- Dataset extract -

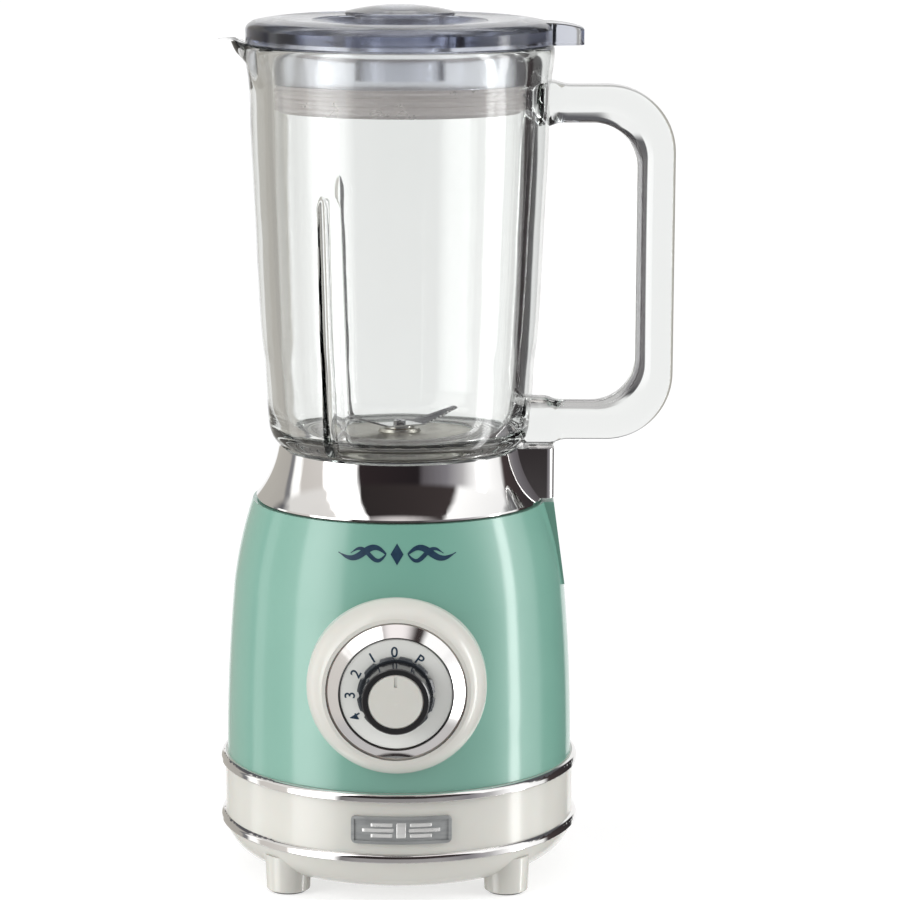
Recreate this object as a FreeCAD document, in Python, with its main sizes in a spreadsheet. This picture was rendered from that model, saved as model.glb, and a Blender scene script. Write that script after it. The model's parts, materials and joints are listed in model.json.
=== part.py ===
import FreeCAD, Part
import math
import os
import re
import Sketcher

# Countertop blender with a glass jug. Millimetres, +Z up. The origin is on the jug's axis, in the
# plane that the feet stand on; the handle points along +X, the spout along -X and the dial faces -Y.

doc = FreeCAD.newDocument("countertop_blender")
sizes = doc.addObject("Spreadsheet::Sheet", "Sizes")

DIMENSIONS = {
    # foot, pan and ring
    "foot_spacing": 50.0,
    "foot_radius": 10.0,
    "pan_floor": 6.0,
    "pan_flat_radius": 62.0,
    "lower_band": 22.4,
    "upper_band": 50.5,
    "band_height": 4.0,
    "band_radius": 83.6,
    "ring_radius": 81.5,
    "plate_turn": 1.6,
    # painted body
    "body_base": 54.5,
    "body_base_radius": 80.6,
    "body_shoulder": 136.0,
    "body_shoulder_radius": 76.8,
    "body_top": 174.8,
    "body_top_radius": 68.0,
    "body_wall": 3.0,
    # jug seat
    "collar_foot": 175.6,
    "collar_foot_radius": 66.4,
    "collar_top": 200.2,
    "collar_top_radius": 56.1,
    "well_radius": 52.3,
    "block_face": 71.5,
    "block_width": 26.0,
    "pin_place": 62.0,
    "pin_radius": 2.2,
    "switch_top": 156.4,
    # dial, measured along its own axis from the blender's axis
    "dial_height": 103.2,
    "bezel_radius": 40.4,
    "dial_floor": 86.8,
    "trim_radius": 31.5,
    "face_radius": 25.0,
    "face_front": 91.8,
    "skirt_radius": 17.4,
    "grip_radius": 15.0,
    "knob_front": 106.0,
    # motor
    "shaft_radius": 4.0,
    "core_base": 85.0,
    "core_height": 40.0,
    "core_bore": 23.5,
    "armature_radius": 22.7,
    "bearing_radius": 11.0,
    "running_gap": 0.05,
    # jug
    "jug_base": 200.6,
    "jug_rim": 384.2,
    "jug_rim_radius": 70.5,
    "jug_floor": 205.5,
    "jug_opening": 34.0,
    "neck_radius": 41.0,
    "neck_base": 186.0,
    "flute_radius": 7.0,
    "handle_reach": 126.0,
    "handle_bar": 17.5,
    "handle_top": 366.5,
    "handle_base": 203.0,
    # blade unit
    "holder_base": 182.0,
    "hub_top": 206.2,
    "blade_base": 208.1,
    "blade_reach": 27.5,
    "stud_radius": 1.6,
    # lid and measuring cap
    "lid_base": 384.6,
    "lid_radius": 70.3,
    "lid_crown": 395.3,
    "lid_ring_radius": 39.4,
    "plug_radius": 55.6,
    "plug_base": 355.0,
    "neck_bore": 21.5,
    "cap_radius": 25.4,
    "cap_top": 402.2,
}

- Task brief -
Word for word, write out the data.

- Result of the task -
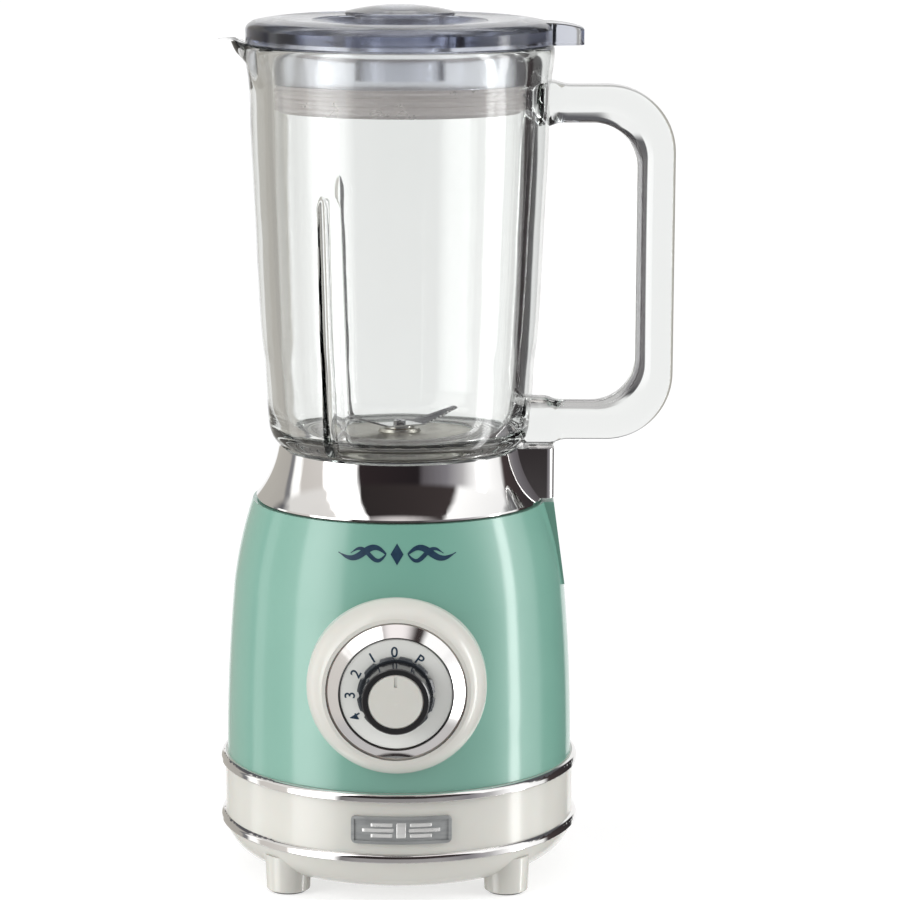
Recreate this object as a FreeCAD document, in Python, with its main sizes in a spreadsheet. This picture was rendered from that model, saved as model.glb, and a Blender scene script. Write that script after it. The model's parts, materials and joints are listed in model.json.
=== part.py ===
import FreeCAD, Part
import math
import os
import re
import Sketcher

# Countertop blender with a glass jug. Millimetres, +Z up. The origin is on the jug's axis, in the
# plane that the feet stand on; the handle points along +X, the spout along -X and the dial faces -Y.

doc = FreeCAD.newDocument("countertop_blender")
sizes = doc.addObject("Spreadsheet::Sheet", "Sizes")

DIMENSIONS = {
    # foot, pan and ring
    "foot_spacing": 50.0,
    "foot_radius": 10.0,
    "pan_floor": 6.0,
    "pan_flat_radius": 62.0,
    "lower_band": 22.4,
    "upper_band": 50.5,
    "band_height": 4.0,
    "band_radius": 83.6,
    "ring_radius": 81.5,
    "plate_turn": 1.6,
    # painted body
    "body_base": 54.5,
    "body_base_radius": 80.6,
    "body_shoulder": 136.0,
    "body_shoulder_radius": 76.8,
    "body_top": 174.8,
    "body_top_radius": 68.0,
    "body_wall": 3.0,
    # jug seat
    "collar_foot": 175.6,
    "collar_foot_radius": 66.4,
    "collar_top": 200.2,
    "collar_top_radius": 56.1,
    "well_radius": 52.3,
    "block_face": 71.5,
    "block_width": 26.0,
    "pin_place": 62.0,
    "pin_radius": 2.2,
    "switch_top": 156.4,
    # dial, measured along its own axis from the blender's axis
    "dial_height": 103.2,
    "bezel_radius": 40.4,
    "dial_floor": 86.8,
    "trim_radius": 31.5,
    "face_radius": 25.0,
    "face_front": 91.8,
    "skirt_radius": 17.4,
    "grip_radius": 15.0,
    "knob_front": 106.0,
    # motor
    "shaft_radius": 4.0,
    "core_base": 85.0,
    "core_height": 40.0,
    "core_bore": 23.5,
    "armature_radius": 22.7,
    "bearing_radius": 11.0,
    "running_gap": 0.05,
    # jug
    "jug_base": 200.6,
    "jug_rim": 384.2,
    "jug_rim_radius": 70.5,
    "jug_floor": 205.5,
    "jug_opening": 34.0,
    "neck_radius": 41.0,
    "neck_base": 186.0,
    "flute_radius": 7.0,
    "handle_reach": 126.0,
    "handle_bar": 17.5,
    "handle_top": 366.5,
    "handle_base": 203.0,
    # blade unit
    "holder_base": 182.0,
    "hub_top": 206.2,
    "blade_base": 208.1,
    "blade_reach": 27.5,
    "stud_radius": 1.6,
    # lid and measuring cap
    "lid_base": 384.6,
    "lid_radius": 70.3,
    "lid_crown": 395.3,
    "lid_ring_radius": 39.4,
    "plug_radius": 55.6,
    "plug_base": 355.0,
    "neck_bore": 21.5,
    "cap_radius": 25.4,
    "cap_top": 402.2,
}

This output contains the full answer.